Collected material ::
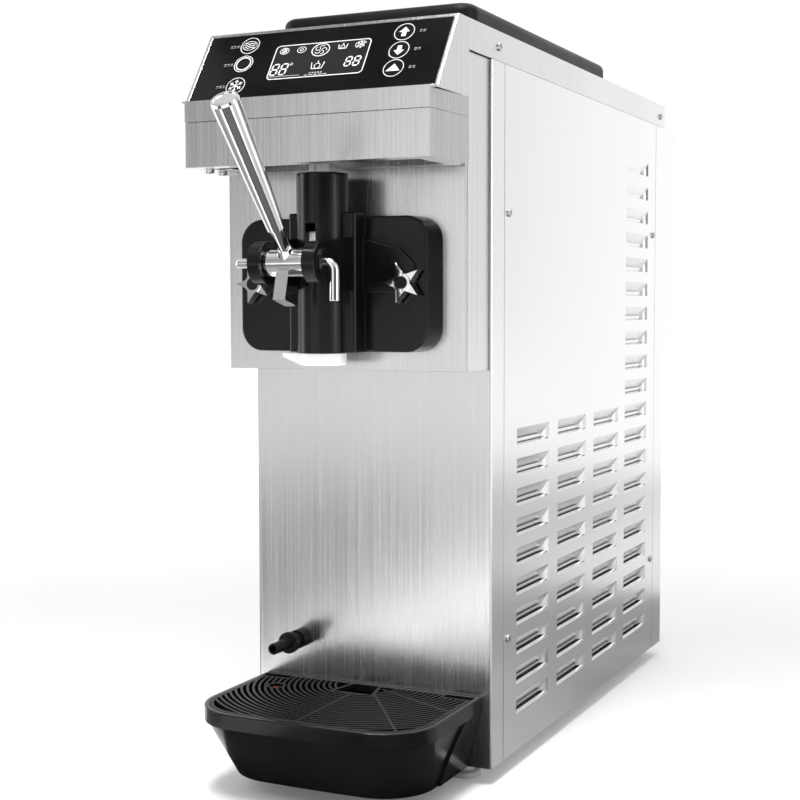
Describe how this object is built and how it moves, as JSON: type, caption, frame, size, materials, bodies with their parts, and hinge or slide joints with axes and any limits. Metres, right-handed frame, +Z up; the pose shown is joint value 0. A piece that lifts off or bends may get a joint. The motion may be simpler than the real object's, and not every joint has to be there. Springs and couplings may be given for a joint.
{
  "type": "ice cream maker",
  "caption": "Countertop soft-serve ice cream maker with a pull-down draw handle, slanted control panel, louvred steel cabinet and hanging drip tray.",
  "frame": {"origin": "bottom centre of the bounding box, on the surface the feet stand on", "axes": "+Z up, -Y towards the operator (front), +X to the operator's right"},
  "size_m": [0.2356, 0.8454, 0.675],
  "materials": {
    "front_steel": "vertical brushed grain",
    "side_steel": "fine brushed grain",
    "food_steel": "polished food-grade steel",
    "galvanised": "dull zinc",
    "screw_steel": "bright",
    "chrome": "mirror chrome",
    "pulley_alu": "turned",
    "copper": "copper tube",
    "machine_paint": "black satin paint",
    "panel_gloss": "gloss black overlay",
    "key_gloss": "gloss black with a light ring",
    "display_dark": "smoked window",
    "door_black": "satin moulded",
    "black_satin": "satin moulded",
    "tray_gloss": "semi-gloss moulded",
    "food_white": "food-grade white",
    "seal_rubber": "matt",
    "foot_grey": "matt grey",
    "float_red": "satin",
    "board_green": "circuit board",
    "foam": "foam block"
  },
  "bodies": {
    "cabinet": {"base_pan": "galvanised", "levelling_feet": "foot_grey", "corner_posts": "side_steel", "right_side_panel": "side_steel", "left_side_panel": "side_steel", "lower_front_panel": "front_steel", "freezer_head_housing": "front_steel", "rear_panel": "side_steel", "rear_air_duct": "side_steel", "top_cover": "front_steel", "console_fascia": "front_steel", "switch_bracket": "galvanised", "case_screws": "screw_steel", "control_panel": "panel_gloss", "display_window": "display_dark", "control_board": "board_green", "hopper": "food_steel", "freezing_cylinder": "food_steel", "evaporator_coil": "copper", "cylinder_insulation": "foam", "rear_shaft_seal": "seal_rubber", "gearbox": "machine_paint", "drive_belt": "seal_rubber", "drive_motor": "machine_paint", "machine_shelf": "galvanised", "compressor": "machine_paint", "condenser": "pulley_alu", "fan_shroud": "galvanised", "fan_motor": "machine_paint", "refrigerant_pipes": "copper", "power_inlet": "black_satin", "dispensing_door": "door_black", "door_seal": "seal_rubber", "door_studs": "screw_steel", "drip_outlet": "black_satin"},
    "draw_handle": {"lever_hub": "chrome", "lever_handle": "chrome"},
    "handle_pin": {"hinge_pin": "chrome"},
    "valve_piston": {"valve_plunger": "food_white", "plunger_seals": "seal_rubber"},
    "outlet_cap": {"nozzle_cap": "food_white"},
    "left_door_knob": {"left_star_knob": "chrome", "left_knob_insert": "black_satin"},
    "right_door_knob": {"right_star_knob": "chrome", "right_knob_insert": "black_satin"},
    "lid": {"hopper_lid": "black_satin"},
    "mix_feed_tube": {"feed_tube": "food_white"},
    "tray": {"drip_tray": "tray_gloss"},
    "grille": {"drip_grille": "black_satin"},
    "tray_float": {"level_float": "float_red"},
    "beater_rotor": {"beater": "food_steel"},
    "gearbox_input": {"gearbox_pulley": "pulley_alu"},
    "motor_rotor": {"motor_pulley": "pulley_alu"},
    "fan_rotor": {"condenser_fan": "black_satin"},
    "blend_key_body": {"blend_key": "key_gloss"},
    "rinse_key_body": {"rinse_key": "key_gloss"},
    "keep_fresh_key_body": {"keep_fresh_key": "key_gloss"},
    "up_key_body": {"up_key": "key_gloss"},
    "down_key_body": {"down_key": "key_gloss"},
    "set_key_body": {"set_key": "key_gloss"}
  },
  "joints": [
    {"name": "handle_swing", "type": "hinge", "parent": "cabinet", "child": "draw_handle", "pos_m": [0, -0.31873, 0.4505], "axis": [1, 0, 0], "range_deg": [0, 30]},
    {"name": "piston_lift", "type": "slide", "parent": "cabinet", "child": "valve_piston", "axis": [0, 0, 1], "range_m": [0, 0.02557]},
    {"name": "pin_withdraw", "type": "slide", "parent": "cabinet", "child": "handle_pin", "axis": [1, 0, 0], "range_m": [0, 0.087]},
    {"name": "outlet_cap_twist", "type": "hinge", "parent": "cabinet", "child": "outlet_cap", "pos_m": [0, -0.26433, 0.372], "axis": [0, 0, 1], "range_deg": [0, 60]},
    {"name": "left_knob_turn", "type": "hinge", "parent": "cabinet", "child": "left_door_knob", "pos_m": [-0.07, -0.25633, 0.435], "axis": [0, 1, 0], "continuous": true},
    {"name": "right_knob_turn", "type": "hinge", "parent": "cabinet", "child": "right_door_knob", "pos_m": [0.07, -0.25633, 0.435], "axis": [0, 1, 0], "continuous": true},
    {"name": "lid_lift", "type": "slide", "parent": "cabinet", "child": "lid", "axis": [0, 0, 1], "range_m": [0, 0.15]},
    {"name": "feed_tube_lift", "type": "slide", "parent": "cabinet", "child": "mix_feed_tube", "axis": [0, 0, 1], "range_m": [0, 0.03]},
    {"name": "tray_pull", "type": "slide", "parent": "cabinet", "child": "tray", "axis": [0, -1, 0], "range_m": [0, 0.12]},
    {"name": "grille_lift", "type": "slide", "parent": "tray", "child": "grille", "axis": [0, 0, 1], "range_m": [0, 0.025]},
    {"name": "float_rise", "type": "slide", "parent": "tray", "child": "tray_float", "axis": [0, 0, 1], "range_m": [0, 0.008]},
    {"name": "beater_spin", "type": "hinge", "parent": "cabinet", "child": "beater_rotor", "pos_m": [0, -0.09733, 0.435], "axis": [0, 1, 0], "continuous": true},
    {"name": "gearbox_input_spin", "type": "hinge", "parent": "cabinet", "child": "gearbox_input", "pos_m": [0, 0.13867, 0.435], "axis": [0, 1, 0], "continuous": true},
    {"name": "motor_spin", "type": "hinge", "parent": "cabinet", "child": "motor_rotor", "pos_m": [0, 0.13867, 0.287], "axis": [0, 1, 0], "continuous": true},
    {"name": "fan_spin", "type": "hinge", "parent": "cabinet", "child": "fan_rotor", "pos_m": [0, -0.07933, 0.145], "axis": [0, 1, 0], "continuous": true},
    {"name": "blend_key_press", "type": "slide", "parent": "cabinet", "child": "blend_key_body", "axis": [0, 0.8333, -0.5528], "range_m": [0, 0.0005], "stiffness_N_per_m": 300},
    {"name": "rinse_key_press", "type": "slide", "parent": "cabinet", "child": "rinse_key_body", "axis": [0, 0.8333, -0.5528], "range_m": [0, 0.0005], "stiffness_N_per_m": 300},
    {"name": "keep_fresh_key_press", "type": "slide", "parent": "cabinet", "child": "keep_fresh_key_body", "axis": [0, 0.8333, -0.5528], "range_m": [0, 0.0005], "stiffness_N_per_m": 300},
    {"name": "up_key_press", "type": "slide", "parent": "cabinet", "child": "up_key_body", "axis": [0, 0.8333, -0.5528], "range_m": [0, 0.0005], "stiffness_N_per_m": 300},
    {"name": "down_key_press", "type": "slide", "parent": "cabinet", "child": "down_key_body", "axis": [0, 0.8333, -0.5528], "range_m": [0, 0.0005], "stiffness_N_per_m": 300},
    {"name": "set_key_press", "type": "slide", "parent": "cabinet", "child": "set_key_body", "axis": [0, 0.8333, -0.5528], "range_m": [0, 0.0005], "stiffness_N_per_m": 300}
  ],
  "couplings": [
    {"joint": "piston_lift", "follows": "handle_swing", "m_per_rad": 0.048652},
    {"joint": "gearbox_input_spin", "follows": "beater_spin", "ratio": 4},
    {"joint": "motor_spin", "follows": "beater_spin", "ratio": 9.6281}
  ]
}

Given task :: Your answer should be a single number: how many lines in the data above include "frame"?

Exercise output :: 2